Not long ago Carla Carter was working in the Juniors department at Dillard's at Westfield South County mall and writing songs in her spare time. Her contract with 7Fourteen includes only small financial advances, not enough to make ends meet. When she had to make a songwriting trip west, she'd have to ask the department store for days off. That ended in May, when 7Fourteen's demands outstripped Dillard's financial hold and Carter quit to make music full-time.

Carter's first big break had come at Lambert-St. Louis International Airport — and she wasn't even there. Her mother, Joyce McCowan, worked for American Airlines and was at the ticket counter when members of the Philadelphia rap group the Roots showed up, fresh from a show at the Pageant with Chicago rapper Common. McCowan noticed one member of the group, Kelo Saunders, who was plunking his keyboard while waiting to board.

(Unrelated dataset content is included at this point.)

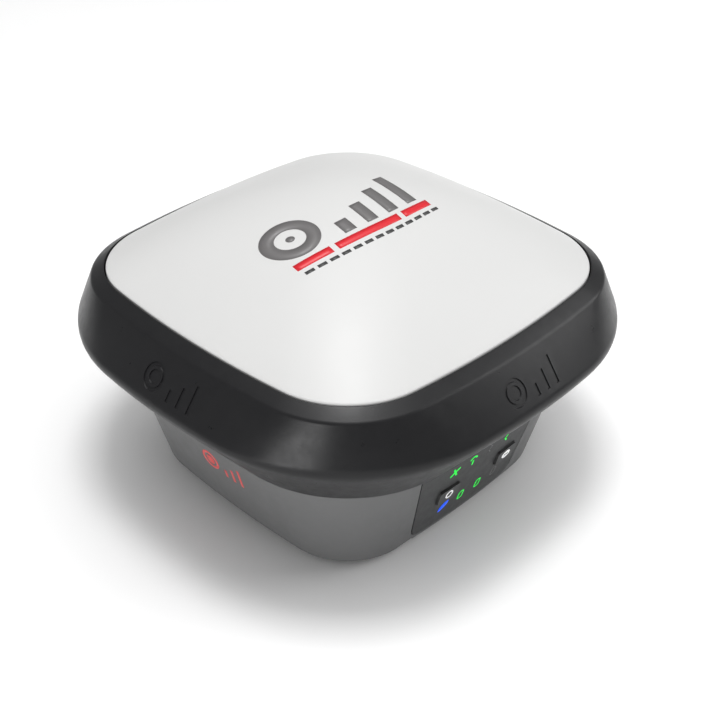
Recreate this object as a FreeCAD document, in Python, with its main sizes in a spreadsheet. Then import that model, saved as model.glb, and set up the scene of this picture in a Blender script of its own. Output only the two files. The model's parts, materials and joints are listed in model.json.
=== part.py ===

She got him a good seat on the plane, McCowan remembers, and then, after exchanging pleasantries, told Saunders her daughter was a singer and songwriter.

Saunders gave McCowan his phone number. Not five minutes later, Carter called and sang to him as he boarded his flight.

"If she was really a singer and a songwriter, she would call, and I would hear her," Saunders says in retrospect. "Sometimes you just gotta give [people] a shot.

"She was like a little hummingbird," he adds. "She has a very beautiful voice."

Saunders invited Carter to Philadelphia. She came two weeks later (with her mother as chaperone) and stayed for two months, working with Saunders and Roots drummer ?uestlove, and sleeping in the guest room Erykah Badu used before she went platinum. Through Saunders Carter met platinum-selling producer Scott Storch, whose hits include Beyoncé's "Baby Boy" and Justin Timberlake's "Cry Me a River."

McCowan is recounting the tale in the dining room of the single-story shotgun house, painted pea-green on the outside, where her mother, Jannie Haynes, lives on North Sarah Street. Haynes, whose late husband was a Baptist minister, says many of her fifteen children learned to play music and passed along the art to their own kids. "We played at a funeral in Chicago and someone said, 'You all should get a bus and go on tour,'" she says.

Carter says she took piano and violin lessons as a child, but when she took up voice lessons, something clicked.

A younger sister, Carly, whom everyone calls Miss B, made up songs for them to sing. "[Carla] didn't have any interest in writing songs until her sophomore year of high school," says Carly.

To this day Carla insists her sister is the better songwriter, and Carly doesn't deny it.